If your annual income is less than $9,875, you’ll be subject to a 10% tax rate on your crypto. On the opposite side of the spectrum, those making $518,401 or more will pay around 37%. Holdings classified as long-term are subject to slightly lower tax rates.

Allowable Costs

  • If you’ve sold cryptocurrency at a loss, it’s possible to report those losses and decrease your tax liability. However, you can only deduct a maximum of $3,000 per calendar year.

  • When classified as a business, cryptocurrency mining costs like equipment, utility fees, and maintenance may be written off as an expense.
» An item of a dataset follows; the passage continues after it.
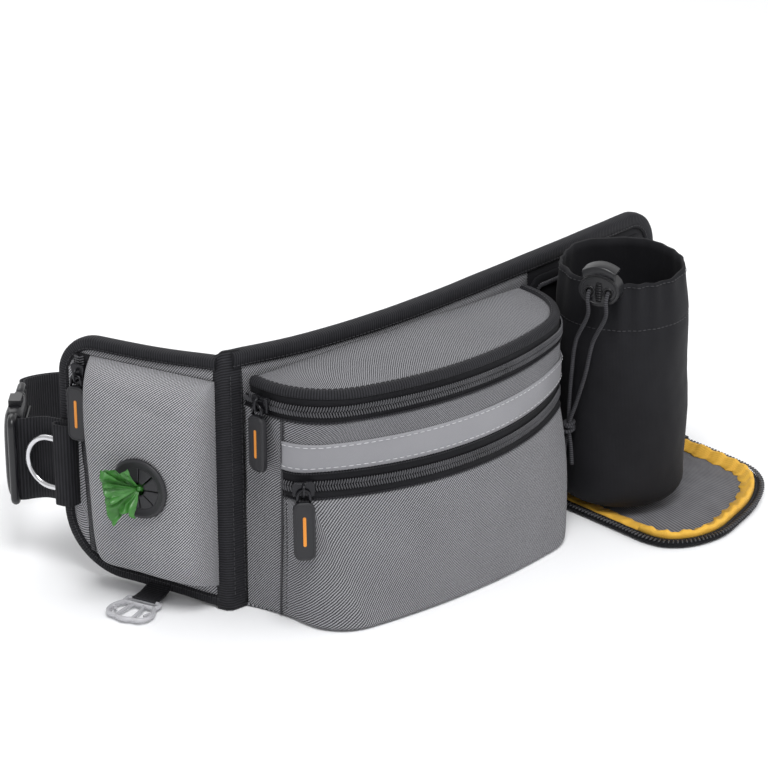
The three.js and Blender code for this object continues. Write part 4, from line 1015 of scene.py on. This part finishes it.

  • According to Koinly, trading fees from exchanges are fully deductible, but you’ll still be taxed for transfer fees.

Other Taxes

If you’re loaded with Bitcoin and want to pass it on to future generations of your family — lucky them. But make sure to consult the IRS guide concerning Estate Tax. Your beneficiaries may be liable to pay a percentage of the amount in taxes if the estate exceeds a threshold of $11.58 million.  
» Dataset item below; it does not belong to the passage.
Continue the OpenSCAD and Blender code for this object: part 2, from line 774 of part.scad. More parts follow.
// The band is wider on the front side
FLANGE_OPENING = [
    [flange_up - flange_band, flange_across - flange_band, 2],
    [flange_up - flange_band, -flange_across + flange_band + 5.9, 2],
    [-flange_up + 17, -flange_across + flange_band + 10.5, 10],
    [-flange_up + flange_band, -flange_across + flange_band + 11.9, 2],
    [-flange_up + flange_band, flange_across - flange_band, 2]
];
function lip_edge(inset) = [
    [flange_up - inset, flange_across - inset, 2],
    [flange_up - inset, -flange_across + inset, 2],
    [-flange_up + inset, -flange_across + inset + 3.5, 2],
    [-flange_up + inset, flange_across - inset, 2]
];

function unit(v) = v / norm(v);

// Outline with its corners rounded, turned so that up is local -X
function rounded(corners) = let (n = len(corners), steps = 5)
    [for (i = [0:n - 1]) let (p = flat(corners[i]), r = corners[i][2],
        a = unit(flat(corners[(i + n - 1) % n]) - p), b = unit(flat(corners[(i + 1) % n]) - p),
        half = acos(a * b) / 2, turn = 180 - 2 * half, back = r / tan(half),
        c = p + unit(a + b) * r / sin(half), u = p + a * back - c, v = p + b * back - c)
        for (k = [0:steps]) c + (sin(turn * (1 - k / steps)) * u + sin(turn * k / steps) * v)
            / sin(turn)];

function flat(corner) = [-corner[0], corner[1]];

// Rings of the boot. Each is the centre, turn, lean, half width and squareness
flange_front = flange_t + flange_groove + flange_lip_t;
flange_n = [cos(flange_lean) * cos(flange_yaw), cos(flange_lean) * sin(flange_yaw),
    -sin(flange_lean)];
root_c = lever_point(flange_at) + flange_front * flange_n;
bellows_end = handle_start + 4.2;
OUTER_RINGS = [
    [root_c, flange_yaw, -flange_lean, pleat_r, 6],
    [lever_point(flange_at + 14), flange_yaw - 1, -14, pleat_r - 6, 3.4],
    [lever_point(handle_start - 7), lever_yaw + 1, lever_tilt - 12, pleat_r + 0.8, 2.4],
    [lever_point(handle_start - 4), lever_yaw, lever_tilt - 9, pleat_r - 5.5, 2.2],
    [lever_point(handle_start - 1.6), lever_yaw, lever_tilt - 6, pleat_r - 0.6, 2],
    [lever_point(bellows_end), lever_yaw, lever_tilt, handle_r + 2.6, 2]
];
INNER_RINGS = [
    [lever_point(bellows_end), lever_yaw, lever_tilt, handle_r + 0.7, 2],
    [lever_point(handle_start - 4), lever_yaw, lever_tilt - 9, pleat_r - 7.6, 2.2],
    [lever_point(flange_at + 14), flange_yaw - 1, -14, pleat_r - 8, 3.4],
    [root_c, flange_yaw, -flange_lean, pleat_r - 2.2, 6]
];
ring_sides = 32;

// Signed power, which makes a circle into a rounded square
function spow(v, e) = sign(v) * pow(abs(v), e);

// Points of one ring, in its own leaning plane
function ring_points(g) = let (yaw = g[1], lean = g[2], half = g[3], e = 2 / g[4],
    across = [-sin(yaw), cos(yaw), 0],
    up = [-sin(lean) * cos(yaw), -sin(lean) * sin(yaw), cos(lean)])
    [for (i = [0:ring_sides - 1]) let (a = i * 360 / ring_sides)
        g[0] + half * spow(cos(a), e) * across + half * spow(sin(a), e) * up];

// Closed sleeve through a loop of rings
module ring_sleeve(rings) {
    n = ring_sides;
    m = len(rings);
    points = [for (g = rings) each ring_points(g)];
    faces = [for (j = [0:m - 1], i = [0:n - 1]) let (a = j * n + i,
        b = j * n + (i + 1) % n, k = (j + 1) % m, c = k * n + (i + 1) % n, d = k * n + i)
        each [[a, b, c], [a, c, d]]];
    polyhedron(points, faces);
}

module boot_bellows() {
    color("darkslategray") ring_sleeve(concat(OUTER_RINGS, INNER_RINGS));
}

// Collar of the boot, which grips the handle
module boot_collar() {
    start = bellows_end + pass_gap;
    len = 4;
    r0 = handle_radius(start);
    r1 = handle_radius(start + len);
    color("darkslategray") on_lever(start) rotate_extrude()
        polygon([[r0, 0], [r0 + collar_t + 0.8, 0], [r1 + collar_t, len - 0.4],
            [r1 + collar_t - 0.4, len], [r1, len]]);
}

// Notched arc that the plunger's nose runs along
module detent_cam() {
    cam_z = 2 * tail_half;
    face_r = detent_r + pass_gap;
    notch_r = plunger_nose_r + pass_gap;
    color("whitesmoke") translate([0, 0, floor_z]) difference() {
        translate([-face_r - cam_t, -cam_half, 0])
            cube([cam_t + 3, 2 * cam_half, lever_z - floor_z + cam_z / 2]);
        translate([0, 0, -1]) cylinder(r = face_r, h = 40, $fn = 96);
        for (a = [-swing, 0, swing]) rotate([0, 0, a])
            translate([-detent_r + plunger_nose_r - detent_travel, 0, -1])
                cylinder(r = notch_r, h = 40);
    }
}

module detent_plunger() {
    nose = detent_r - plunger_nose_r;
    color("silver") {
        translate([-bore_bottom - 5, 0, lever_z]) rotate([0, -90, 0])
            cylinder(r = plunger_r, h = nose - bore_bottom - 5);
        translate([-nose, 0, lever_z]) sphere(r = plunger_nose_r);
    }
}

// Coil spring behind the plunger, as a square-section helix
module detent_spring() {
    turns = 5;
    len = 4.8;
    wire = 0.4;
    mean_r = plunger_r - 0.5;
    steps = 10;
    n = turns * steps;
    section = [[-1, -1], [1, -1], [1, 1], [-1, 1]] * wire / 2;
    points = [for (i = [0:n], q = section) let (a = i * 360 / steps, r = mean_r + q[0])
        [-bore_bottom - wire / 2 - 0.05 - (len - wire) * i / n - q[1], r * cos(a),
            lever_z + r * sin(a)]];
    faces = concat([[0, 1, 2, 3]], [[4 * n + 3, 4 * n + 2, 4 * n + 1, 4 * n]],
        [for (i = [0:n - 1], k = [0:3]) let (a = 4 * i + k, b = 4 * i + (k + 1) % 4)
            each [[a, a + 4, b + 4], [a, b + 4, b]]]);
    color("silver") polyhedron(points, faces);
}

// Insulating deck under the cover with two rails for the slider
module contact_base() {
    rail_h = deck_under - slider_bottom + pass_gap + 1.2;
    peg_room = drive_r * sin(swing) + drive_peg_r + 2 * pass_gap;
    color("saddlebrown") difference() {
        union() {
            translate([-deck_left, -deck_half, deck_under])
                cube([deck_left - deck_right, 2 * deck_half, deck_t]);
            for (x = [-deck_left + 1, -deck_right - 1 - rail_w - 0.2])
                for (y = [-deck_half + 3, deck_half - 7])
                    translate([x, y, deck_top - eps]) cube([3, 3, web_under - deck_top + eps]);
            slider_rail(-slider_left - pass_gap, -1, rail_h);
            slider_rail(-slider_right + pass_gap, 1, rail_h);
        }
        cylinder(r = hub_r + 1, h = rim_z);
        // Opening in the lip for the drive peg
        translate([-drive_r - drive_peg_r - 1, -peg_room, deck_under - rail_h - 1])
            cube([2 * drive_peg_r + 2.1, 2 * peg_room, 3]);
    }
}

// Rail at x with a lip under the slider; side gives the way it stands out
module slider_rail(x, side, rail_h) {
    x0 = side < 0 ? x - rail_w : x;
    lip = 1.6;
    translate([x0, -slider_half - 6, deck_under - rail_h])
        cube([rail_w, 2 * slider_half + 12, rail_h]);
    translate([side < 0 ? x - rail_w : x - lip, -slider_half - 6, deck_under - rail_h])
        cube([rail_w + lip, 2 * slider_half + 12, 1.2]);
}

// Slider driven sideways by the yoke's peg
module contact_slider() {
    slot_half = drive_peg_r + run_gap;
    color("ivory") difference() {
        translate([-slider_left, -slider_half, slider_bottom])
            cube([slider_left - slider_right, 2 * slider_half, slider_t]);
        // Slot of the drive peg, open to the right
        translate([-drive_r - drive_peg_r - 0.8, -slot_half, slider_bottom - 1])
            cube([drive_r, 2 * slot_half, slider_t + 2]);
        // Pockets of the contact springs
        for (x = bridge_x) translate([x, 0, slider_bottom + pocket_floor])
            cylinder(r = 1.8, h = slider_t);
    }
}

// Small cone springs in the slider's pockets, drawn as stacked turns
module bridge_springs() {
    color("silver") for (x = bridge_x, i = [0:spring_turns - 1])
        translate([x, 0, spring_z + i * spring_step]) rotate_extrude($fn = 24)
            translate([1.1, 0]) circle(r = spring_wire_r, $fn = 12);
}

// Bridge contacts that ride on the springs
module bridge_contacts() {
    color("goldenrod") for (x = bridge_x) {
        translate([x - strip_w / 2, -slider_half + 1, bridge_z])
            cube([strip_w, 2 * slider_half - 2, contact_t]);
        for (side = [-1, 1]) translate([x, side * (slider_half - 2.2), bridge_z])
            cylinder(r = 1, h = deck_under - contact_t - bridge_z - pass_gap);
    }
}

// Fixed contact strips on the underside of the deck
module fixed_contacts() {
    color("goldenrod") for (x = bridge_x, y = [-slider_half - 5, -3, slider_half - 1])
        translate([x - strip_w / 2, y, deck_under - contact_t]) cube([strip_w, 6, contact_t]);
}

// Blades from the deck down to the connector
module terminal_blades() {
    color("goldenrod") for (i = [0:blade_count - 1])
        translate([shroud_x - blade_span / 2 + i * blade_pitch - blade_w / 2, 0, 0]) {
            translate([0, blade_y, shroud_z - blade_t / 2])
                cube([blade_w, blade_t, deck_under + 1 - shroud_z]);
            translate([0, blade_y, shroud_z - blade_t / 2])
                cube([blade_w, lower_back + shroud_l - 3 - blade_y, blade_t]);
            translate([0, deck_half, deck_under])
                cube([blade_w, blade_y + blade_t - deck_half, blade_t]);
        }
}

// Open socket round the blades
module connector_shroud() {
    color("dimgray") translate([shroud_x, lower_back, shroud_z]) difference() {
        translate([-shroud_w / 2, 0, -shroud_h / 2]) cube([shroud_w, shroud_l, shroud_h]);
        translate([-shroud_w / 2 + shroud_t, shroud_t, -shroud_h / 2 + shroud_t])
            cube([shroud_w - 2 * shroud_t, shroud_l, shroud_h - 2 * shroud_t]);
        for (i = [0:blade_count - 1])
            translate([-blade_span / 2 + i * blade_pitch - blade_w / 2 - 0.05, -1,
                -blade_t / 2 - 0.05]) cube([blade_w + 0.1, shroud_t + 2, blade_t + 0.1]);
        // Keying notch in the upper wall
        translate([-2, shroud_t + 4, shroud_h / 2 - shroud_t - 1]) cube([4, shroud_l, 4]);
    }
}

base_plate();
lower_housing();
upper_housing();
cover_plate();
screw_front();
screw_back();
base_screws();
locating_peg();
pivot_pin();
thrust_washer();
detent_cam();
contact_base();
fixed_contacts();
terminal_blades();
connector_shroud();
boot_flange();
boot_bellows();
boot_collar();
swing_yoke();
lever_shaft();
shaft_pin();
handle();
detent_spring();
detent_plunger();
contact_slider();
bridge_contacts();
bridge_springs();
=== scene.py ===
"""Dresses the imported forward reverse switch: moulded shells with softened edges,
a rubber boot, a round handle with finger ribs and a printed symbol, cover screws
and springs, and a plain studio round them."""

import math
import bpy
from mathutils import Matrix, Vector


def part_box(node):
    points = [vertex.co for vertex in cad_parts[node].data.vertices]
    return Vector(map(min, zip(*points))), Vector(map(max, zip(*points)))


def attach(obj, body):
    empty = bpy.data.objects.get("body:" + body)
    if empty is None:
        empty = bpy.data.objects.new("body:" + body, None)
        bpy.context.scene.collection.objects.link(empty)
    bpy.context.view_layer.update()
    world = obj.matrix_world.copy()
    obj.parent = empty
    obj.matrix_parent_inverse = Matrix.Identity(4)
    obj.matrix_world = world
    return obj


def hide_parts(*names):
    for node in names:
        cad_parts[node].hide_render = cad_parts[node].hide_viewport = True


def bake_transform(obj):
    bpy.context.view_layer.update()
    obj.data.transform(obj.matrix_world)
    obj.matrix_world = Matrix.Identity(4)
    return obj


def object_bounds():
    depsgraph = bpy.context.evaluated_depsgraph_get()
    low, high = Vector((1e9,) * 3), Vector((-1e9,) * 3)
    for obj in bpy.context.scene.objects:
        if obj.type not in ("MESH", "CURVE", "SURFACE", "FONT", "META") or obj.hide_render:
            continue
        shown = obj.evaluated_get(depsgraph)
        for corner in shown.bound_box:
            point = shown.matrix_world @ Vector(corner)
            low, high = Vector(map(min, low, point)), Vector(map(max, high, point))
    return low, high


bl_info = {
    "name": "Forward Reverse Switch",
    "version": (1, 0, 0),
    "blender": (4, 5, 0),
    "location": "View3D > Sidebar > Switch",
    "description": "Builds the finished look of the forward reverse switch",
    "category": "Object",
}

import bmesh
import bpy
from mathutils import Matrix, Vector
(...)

How Do I Report My Crypto Taxes?

You’ll be required to report your cryptocurrency taxes via the IRS Form 8949, Schedule D, and as mentioned earlier in this article, forms 1040 Schedule 1 and 1040 Schedule C.

Record Keeping

Keeping a comprehensive set of records for all your crypto transactions will be extremely useful when the taxman comes calling. Major exchanges will typically provide you these documents upon request. Hardware wallets like Trezor also make it easy to export this information into a spreadsheet or .pdf document. 

Make sure to consult with a professional accountant due to the complexity and ever-changing nature of cryptocurrency tax liability. Now we’re all caught up on taxes!